-------- Supplied material --------

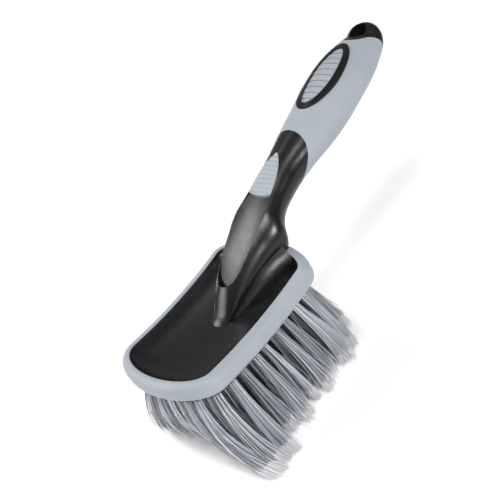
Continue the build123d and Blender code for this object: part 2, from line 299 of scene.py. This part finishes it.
def strand_mesh(name, centres, tones, materials):
    """Three-sided tapered tube round every centre line, with a paler last stretch."""
    count, rings, _ = centres.shape
    heading = centres[:, -1] - centres[:, 0]
    side = np.cross(heading, (1.0, 0.0, 0.0))
    side /= np.linalg.norm(side, axis=1)[:, None]
    other = np.cross(heading, side)
    other /= np.linalg.norm(other, axis=1)[:, None]
    angles = np.arange(STRAND_SIDES) * 2 * pi / STRAND_SIDES
    ring = side[:, None] * np.cos(angles)[None, :, None] + other[:, None] * np.sin(angles)[None, :, None]
    share = np.linspace(0, 1, rings)
    taper = 1.0 - (share - TAPER_START) * TAPER_RATE
    radii = STRAND_RADIUS * MM * np.where(share < TAPER_START, 1.0, taper)
    vertices = centres[:, :, None, :] + ring[:, None] * radii[None, :, None, None]
    faces = []
    slots = []
    last = rings - 1
    for strand in range(count):
        first = strand * rings * STRAND_SIDES
        faces.append(tuple(first + corner for corner in reversed(range(STRAND_SIDES))))
        slots.append(tones[strand])
        for step in range(last):
            low = first + step * STRAND_SIDES
            high = low + STRAND_SIDES
            for corner in range(STRAND_SIDES):
                after = (corner + 1) % STRAND_SIDES
                faces.append((low + corner, low + after, high + after, high + corner))
                slots.append(PALE_SLOT if step >= last - PALE_STEPS else tones[strand])
        end = first + last * STRAND_SIDES
        faces.append(tuple(end + corner for corner in range(STRAND_SIDES)))
        slots.append(PALE_SLOT)
    mesh = bpy.data.meshes.new(name)
    mesh.from_pydata(vertices.reshape(-1, 3).tolist(), [], faces)
    for material in materials:
        mesh.materials.append(material)
    mesh.polygons.foreach_set("material_index", slots)
    mesh.polygons.foreach_set("use_smooth", [True] * len(faces))
    return mesh


def add_bristle_rows(materials):
    """Filament tufts in place of every plain CAD row."""
    random = np.random.default_rng(TUFT_SEED)
    rows = sorted(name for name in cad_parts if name.startswith("tuft_row"))
    for row in rows:
        bundles = []
        tones = []
        for root, tip in tuft_axes(row):
            bundles.append(strand_centres(root, tip, random))
            tones.extend(strand_tones(random).tolist())
        centres = np.concatenate(bundles)
        floor_height = cad_box[0][2] + STRAND_RADIUS * MM
        centres[:, :, 2] = np.maximum(centres[:, :, 2], floor_height)
        mesh = strand_mesh(row + "_filaments", centres, tones, materials)
        piece = bpy.data.objects.new(row + "_filaments", mesh)
        bpy.context.collection.objects.link(piece)
        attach(piece, "root")
        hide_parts(row)


def add_camera():
    """Camera rolled about its view axis."""
    azimuth, elevation, roll = (radians(a) for a in (CAMERA_AZIMUTH, CAMERA_ELEVATION, CAMERA_ROLL))
    back = Vector((sin(azimuth) * cos(elevation), -cos(azimuth) * cos(elevation), sin(elevation)))
    level = Vector((cos(azimuth), sin(azimuth), 0))
    upright = back.cross(level)
    right = level * cos(roll) + upright * sin(roll)
    up = upright * cos(roll) - level * sin(roll)
    camera = bpy.data.objects.new("camera", bpy.data.cameras.new("camera"))
    camera.data.lens = CAMERA_LENS
    camera.data.clip_end = 20
    turn = Matrix((right, up, back)).transposed().to_4x4()
    camera.matrix_world = Matrix.Translation(CAMERA_TARGET + back * CAMERA_DISTANCE) @ turn
    bpy.context.collection.objects.link(camera)
    bpy.context.scene.camera = camera


def add_light(name, place, size, power, target, spread):
    """Square softbox aimed at a target."""
    light = bpy.data.lights.new(name, "AREA")
    light.size = size
    light.energy = power
    light.spread = radians(spread)
    lamp = bpy.data.objects.new(name, light)
    lamp.location = place
    lamp.rotation_euler = (Vector(target) - Vector(place)).to_track_quat("-Z", "Y").to_euler()
    bpy.context.collection.objects.link(lamp)


def add_studio():
    """Pale floor, white surroundings and softboxes."""
    half = FLOOR_HALF
    floor_height = cad_box[0][2]
    corners = [(-half, -half, floor_height), (half, -half, floor_height)]
    corners += [(half, half, floor_height), (-half, half, floor_height)]
    mesh = bpy.data.meshes.new("floor")
    mesh.from_pydata(corners, [], [(0, 1, 2, 3)])
    floor = bpy.data.objects.new("floor", mesh)
    material, tree, shader = node_material("floor", (0.97, 0.97, 0.97, 1), 0.9)
    mesh.materials.append(material)
    bpy.context.collection.objects.link(floor)
    world = bpy.data.worlds.new("studio")
    world.use_nodes = True
    world.node_tree.nodes["Background"].inputs["Color"].default_value = (1, 1, 1, 1)
    world.node_tree.nodes["Background"].inputs["Strength"].default_value = WORLD_STRENGTH
    bpy.context.scene.world = world
    bpy.context.scene.view_settings.view_transform = "Standard"
    for softbox in SOFTBOXES:
        add_light(*softbox)


soft_grey = soft_grey_material()
hard_black = hard_black_material()
metal = metal_material()
for name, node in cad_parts.items():
    node.data.materials.clear()
    if name in ("grip_sleeve", "thumb_pad", "neck_pad", "head_bumper"):
        node.data.materials.append(soft_grey)
    elif name == "tuft_anchors":
        node.data.materials.append(metal)
    else:
        node.data.materials.append(hard_black)
add_bristle_rows(filament_materials())
add_camera()
add_studio()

--------

What you will do: The lines to transcribe begin at the line with "hide_parts(row)" and end at the line with "bpy.context.scene.camera = camera"; copy them exactly, both ends included.

Solution for this task:
        hide_parts(row)


def add_camera():
    """Camera rolled about its view axis."""
    azimuth, elevation, roll = (radians(a) for a in (CAMERA_AZIMUTH, CAMERA_ELEVATION, CAMERA_ROLL))
    back = Vector((sin(azimuth) * cos(elevation), -cos(azimuth) * cos(elevation), sin(elevation)))
    level = Vector((cos(azimuth), sin(azimuth), 0))
    upright = back.cross(level)
    right = level * cos(roll) + upright * sin(roll)
    up = upright * cos(roll) - level * sin(roll)
    camera = bpy.data.objects.new("camera", bpy.data.cameras.new("camera"))
    camera.data.lens = CAMERA_LENS
    camera.data.clip_end = 20
    turn = Matrix((right, up, back)).transposed().to_4x4()
    camera.matrix_world = Matrix.Translation(CAMERA_TARGET + back * CAMERA_DISTANCE) @ turn
    bpy.context.collection.objects.link(camera)
    bpy.context.scene.camera = camera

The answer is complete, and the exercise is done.